**Set task**
Exactly and only the lines from the one containing "Continue the build123d" through the one containing "return panel +" are to be repeated, both ends included.

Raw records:
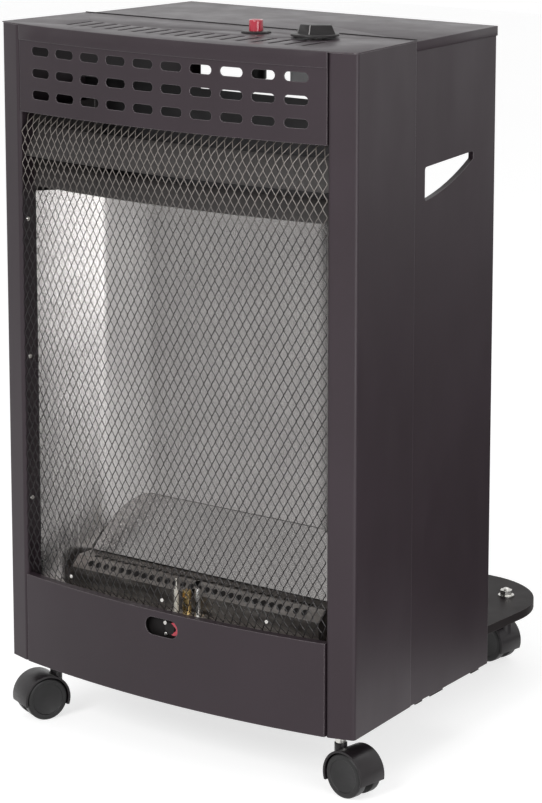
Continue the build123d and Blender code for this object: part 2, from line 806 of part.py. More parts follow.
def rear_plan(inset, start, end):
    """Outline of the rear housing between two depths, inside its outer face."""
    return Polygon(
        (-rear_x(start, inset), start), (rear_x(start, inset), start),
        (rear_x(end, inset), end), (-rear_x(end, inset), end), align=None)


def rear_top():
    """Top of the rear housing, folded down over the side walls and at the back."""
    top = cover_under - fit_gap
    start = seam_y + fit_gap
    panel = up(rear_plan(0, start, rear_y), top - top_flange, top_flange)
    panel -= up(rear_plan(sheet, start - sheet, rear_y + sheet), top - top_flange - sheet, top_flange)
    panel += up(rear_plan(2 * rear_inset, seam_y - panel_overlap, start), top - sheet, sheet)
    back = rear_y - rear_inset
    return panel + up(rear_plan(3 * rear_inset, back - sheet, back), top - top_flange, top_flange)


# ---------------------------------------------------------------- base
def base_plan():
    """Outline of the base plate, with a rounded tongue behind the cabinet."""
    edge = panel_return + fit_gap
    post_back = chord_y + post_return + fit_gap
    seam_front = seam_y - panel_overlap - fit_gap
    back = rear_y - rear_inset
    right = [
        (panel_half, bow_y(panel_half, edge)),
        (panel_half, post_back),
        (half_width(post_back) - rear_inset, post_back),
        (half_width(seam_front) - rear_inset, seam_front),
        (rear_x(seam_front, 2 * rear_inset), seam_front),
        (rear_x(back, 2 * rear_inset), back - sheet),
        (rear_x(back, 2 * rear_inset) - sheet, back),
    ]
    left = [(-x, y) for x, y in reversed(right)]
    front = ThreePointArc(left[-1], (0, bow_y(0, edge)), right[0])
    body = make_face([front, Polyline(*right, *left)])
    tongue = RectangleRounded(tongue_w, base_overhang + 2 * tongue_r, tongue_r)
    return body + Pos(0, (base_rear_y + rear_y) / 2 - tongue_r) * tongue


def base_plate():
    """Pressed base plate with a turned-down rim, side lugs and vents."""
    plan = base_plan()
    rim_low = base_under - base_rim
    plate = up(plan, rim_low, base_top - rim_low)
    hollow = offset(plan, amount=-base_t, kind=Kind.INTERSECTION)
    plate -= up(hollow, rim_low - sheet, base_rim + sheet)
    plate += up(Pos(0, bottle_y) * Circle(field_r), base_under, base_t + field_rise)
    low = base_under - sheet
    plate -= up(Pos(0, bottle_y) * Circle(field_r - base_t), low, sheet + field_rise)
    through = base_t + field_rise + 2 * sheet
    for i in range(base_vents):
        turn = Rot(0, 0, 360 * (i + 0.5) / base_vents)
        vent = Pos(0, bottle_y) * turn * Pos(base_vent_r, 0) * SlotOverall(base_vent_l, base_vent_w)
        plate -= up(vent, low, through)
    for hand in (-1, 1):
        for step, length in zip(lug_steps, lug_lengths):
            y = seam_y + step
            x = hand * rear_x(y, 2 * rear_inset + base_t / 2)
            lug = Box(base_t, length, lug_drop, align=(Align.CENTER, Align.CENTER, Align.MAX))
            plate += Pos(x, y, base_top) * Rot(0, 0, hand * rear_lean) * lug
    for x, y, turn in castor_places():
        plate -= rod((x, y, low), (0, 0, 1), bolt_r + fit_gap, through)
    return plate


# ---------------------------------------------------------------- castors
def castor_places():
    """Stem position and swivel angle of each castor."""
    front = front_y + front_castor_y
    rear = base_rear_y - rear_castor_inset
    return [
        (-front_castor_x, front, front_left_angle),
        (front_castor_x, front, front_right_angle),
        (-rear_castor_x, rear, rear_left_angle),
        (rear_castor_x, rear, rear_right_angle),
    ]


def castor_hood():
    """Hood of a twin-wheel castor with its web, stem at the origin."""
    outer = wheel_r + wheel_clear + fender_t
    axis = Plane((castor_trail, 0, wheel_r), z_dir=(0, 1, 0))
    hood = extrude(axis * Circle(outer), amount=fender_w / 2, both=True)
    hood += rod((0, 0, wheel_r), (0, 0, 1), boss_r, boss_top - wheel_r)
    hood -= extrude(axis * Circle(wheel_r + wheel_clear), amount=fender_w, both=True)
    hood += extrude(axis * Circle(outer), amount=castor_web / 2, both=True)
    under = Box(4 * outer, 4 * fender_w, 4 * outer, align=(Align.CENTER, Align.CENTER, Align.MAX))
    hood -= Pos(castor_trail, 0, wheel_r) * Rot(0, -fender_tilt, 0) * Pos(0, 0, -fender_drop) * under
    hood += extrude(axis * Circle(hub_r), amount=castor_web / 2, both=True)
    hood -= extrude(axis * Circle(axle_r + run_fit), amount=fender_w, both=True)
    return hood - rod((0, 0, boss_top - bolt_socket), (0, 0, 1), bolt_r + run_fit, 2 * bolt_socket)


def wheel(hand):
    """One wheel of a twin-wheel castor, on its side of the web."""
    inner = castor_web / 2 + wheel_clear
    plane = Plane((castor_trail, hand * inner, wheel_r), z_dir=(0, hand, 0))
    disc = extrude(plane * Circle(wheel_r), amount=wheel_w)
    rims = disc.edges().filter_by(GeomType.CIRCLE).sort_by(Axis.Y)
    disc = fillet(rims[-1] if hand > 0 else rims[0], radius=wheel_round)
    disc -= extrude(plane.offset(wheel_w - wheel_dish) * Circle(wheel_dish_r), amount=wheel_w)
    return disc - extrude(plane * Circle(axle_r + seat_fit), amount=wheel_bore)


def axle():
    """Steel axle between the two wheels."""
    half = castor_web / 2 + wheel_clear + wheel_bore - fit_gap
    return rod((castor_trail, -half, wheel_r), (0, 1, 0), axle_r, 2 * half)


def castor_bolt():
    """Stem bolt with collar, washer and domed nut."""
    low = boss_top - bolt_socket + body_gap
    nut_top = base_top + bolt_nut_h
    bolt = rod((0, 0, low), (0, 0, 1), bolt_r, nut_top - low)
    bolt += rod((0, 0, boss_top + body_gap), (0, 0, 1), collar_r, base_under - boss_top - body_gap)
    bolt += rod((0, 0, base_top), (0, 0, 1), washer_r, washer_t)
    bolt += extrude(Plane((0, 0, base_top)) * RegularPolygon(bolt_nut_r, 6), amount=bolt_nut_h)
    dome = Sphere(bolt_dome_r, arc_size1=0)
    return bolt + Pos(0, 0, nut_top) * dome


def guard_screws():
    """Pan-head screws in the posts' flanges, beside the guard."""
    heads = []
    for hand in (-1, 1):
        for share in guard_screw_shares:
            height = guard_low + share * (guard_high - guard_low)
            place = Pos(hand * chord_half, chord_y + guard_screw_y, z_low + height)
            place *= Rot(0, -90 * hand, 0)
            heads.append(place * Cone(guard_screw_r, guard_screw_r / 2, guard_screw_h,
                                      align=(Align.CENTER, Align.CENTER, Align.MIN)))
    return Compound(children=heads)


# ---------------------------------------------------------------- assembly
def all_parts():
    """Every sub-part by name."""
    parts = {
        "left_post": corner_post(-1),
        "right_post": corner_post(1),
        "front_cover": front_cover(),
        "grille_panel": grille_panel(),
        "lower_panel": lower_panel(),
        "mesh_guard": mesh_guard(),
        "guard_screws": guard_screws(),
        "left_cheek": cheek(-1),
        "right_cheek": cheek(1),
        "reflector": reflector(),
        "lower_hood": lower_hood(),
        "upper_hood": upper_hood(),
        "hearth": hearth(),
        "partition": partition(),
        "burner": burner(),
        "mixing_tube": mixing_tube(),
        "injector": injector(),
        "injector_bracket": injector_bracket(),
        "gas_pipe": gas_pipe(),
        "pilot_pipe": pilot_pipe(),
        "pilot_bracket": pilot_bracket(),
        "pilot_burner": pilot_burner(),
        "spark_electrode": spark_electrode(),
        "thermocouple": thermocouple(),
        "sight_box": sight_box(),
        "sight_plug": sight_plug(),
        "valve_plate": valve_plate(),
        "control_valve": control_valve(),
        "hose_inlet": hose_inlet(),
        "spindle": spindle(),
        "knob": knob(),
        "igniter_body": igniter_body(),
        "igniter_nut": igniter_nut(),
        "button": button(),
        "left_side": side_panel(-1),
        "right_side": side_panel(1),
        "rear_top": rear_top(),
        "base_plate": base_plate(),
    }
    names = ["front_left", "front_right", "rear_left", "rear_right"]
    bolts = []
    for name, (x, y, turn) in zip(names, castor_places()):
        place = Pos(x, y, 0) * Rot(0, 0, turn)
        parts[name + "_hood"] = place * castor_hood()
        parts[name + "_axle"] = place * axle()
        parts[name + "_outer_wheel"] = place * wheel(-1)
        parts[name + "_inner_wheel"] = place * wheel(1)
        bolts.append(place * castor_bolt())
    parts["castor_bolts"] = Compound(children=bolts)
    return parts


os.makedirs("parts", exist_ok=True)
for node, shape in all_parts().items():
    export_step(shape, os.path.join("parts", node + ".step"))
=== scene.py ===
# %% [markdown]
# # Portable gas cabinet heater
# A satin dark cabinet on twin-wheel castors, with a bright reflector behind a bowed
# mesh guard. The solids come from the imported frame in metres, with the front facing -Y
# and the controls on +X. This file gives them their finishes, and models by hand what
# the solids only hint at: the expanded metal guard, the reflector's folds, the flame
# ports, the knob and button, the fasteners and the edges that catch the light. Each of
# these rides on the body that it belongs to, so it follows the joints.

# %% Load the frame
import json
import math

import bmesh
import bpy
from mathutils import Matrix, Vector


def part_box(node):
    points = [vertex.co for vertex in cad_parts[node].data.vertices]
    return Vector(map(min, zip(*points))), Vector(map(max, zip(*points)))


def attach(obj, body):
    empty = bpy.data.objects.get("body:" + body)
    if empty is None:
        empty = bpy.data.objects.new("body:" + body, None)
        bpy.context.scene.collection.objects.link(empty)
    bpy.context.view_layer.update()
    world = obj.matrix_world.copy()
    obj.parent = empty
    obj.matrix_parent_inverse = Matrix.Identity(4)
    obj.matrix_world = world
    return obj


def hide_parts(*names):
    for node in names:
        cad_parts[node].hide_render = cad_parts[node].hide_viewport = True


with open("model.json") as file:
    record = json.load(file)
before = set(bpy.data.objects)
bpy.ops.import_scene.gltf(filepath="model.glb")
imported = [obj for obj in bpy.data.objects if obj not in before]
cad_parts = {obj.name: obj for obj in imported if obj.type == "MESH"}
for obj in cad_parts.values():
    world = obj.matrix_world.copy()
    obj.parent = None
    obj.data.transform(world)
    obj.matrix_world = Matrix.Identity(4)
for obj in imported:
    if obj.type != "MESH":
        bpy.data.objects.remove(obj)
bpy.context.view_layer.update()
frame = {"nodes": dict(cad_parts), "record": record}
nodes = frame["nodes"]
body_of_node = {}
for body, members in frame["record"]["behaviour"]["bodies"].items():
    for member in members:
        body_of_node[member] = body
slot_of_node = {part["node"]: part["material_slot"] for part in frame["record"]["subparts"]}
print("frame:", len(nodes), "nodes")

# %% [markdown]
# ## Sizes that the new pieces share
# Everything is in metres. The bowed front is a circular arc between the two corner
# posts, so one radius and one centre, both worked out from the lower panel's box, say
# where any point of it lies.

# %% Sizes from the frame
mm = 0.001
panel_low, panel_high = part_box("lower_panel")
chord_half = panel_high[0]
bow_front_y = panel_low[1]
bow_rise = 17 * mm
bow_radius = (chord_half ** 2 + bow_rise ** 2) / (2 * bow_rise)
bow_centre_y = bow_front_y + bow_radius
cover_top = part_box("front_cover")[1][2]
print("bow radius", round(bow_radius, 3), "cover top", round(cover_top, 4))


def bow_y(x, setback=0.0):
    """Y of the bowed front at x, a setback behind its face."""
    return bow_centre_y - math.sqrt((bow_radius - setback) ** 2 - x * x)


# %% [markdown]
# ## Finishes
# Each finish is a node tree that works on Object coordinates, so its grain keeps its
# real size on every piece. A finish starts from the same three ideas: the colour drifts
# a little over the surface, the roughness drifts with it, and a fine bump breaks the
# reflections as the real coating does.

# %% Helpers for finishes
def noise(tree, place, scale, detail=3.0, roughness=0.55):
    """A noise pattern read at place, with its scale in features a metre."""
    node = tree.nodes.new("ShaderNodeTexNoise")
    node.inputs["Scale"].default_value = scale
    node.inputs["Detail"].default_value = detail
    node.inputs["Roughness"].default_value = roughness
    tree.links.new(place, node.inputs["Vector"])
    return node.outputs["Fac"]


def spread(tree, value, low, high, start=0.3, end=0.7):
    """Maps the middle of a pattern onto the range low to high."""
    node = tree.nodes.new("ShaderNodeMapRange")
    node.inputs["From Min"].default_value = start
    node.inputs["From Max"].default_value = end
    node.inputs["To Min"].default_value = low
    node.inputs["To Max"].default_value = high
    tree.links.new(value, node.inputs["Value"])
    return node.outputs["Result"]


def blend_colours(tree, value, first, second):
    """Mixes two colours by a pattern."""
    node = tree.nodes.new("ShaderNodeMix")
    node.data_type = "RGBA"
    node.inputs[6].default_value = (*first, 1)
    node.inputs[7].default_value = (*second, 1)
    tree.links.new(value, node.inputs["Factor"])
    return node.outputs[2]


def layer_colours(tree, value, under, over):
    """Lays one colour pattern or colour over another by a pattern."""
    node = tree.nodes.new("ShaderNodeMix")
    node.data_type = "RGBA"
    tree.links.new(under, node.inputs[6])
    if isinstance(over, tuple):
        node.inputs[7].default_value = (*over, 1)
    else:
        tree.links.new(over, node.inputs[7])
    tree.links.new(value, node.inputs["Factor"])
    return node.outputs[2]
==
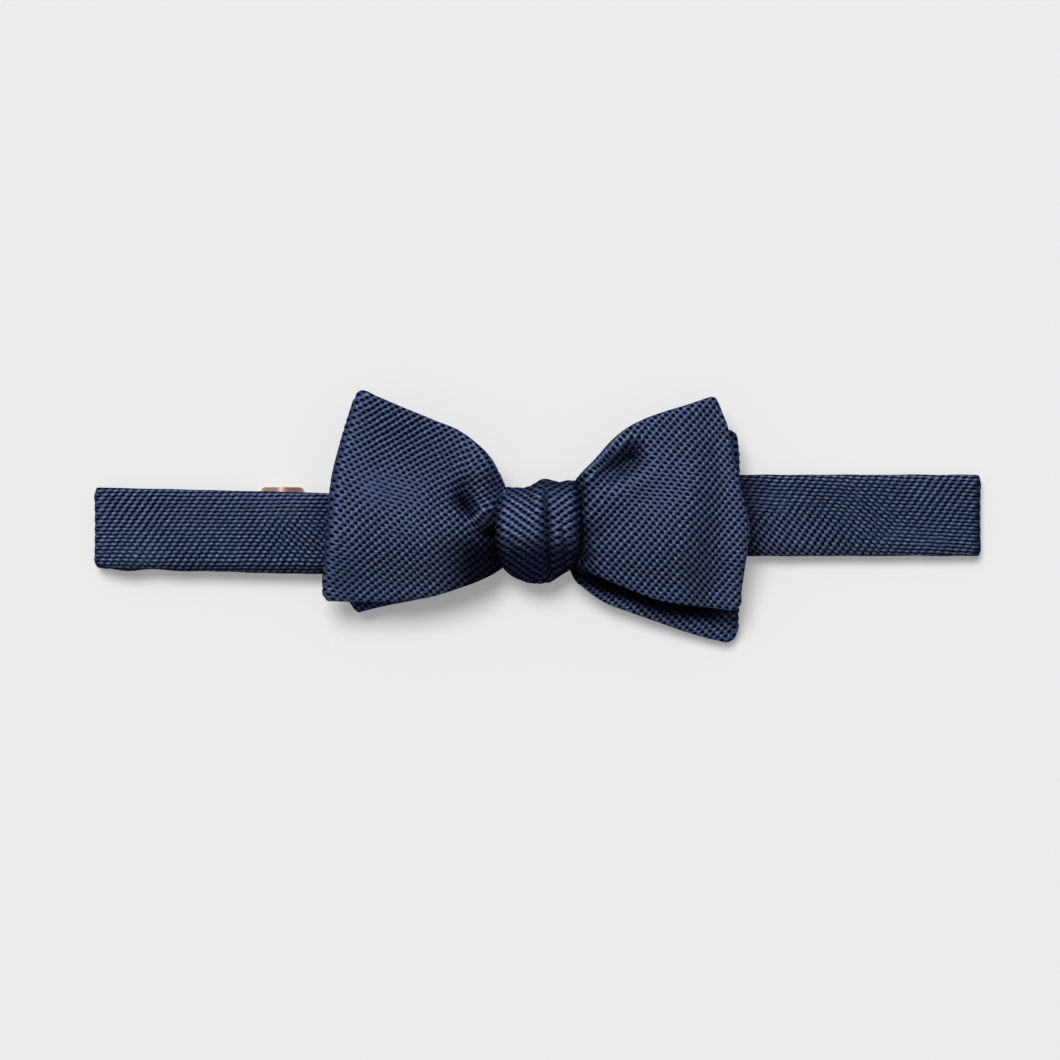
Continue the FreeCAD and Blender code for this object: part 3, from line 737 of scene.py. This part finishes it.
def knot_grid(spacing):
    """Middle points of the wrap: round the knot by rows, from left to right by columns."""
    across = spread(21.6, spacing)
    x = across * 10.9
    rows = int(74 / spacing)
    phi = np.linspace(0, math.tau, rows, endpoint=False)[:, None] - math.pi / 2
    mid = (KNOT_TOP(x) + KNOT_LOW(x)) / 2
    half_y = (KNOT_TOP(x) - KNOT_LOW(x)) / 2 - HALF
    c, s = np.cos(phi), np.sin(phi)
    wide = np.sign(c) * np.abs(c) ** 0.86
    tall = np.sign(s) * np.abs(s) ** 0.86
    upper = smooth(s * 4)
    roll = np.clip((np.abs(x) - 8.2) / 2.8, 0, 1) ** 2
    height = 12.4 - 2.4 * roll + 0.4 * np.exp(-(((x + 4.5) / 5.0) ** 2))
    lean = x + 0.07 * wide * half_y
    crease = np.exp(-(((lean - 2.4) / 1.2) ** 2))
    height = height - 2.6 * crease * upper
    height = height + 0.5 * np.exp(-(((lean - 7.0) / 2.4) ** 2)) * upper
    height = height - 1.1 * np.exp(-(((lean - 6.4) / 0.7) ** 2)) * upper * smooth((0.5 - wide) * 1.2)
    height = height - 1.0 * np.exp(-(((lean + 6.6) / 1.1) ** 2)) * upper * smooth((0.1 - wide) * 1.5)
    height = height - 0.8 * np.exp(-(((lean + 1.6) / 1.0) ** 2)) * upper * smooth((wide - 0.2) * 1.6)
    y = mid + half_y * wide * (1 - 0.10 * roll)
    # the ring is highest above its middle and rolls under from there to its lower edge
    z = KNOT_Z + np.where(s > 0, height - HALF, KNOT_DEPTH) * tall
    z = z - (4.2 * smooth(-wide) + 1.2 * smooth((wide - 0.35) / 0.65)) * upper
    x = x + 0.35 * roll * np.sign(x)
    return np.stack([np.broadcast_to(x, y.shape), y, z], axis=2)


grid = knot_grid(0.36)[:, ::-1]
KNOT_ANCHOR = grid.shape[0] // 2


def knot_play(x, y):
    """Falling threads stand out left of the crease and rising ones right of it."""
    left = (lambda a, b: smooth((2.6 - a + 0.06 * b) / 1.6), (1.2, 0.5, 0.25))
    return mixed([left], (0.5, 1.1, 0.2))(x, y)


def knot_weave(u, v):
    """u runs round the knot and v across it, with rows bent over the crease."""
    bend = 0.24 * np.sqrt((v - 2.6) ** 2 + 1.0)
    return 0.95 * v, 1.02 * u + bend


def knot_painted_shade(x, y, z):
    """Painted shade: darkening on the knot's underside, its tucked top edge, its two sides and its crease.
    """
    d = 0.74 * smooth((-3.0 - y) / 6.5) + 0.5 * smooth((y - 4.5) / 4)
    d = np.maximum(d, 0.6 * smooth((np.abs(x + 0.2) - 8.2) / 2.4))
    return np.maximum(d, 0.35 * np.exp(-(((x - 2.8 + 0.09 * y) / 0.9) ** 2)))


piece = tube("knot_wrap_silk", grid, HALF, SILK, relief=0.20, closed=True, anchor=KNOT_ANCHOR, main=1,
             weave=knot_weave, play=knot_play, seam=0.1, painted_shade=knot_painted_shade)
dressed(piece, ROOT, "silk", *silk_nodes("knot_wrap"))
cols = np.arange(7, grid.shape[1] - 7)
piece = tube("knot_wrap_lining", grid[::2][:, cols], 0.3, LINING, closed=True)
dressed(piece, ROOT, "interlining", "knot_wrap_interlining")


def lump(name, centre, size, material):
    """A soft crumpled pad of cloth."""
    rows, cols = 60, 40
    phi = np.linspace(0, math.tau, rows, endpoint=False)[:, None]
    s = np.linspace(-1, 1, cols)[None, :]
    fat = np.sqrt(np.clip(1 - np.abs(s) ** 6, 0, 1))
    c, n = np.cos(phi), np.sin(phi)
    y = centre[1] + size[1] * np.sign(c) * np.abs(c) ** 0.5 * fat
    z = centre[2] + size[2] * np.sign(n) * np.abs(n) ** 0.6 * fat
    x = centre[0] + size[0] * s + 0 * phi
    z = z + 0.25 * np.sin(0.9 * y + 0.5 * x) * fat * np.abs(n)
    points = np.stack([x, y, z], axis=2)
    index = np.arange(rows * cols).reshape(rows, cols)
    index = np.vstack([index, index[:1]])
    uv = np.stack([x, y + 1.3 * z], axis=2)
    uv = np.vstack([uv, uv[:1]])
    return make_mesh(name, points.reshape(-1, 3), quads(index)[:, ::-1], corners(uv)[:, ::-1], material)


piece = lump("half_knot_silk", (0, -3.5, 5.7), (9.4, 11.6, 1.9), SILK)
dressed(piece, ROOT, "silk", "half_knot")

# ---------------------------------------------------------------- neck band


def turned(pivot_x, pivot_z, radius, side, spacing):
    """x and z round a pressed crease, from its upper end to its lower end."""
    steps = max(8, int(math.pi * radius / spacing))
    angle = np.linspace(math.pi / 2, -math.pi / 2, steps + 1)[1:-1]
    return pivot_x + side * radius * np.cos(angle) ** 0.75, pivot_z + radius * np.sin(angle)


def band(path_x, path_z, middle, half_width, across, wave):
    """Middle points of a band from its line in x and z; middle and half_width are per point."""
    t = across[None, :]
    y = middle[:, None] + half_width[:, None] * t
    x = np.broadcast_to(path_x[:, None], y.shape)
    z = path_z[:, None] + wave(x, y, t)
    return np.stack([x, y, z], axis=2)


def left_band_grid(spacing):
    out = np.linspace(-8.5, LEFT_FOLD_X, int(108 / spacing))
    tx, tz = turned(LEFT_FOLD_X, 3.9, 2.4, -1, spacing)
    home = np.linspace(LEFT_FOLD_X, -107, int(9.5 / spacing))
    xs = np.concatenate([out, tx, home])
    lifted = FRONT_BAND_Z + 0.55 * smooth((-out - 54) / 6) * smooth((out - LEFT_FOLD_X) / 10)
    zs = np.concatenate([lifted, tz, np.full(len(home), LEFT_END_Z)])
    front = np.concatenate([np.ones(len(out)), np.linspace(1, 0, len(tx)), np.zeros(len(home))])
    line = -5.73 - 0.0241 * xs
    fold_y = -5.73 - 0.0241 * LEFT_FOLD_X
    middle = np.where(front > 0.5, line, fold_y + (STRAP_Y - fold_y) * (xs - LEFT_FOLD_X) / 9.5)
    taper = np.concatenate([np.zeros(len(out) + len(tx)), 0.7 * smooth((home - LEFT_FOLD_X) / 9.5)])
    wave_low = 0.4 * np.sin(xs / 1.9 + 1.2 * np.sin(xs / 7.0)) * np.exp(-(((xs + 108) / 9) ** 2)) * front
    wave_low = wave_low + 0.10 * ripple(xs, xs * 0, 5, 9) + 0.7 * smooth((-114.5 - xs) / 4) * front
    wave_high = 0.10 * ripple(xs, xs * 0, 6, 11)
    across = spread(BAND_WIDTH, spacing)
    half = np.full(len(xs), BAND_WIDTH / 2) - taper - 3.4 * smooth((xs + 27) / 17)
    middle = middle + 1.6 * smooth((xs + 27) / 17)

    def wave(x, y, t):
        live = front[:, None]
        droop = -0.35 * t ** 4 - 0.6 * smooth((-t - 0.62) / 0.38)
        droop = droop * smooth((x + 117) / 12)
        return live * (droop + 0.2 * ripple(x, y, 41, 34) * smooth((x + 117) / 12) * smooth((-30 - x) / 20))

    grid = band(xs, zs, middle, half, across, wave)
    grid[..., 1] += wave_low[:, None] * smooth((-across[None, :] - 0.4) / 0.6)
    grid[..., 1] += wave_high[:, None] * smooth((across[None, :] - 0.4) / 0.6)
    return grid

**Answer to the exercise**
Continue the build123d and Blender code for this object: part 2, from line 806 of part.py. More parts follow.
def rear_plan(inset, start, end):
    """Outline of the rear housing between two depths, inside its outer face."""
    return Polygon(
        (-rear_x(start, inset), start), (rear_x(start, inset), start),
        (rear_x(end, inset), end), (-rear_x(end, inset), end), align=None)


def rear_top():
    """Top of the rear housing, folded down over the side walls and at the back."""
    top = cover_under - fit_gap
    start = seam_y + fit_gap
    panel = up(rear_plan(0, start, rear_y), top - top_flange, top_flange)
    panel -= up(rear_plan(sheet, start - sheet, rear_y + sheet), top - top_flange - sheet, top_flange)
    panel += up(rear_plan(2 * rear_inset, seam_y - panel_overlap, start), top - sheet, sheet)
    back = rear_y - rear_inset
    return panel + up(rear_plan(3 * rear_inset, back - sheet, back), top - top_flange, top_flange)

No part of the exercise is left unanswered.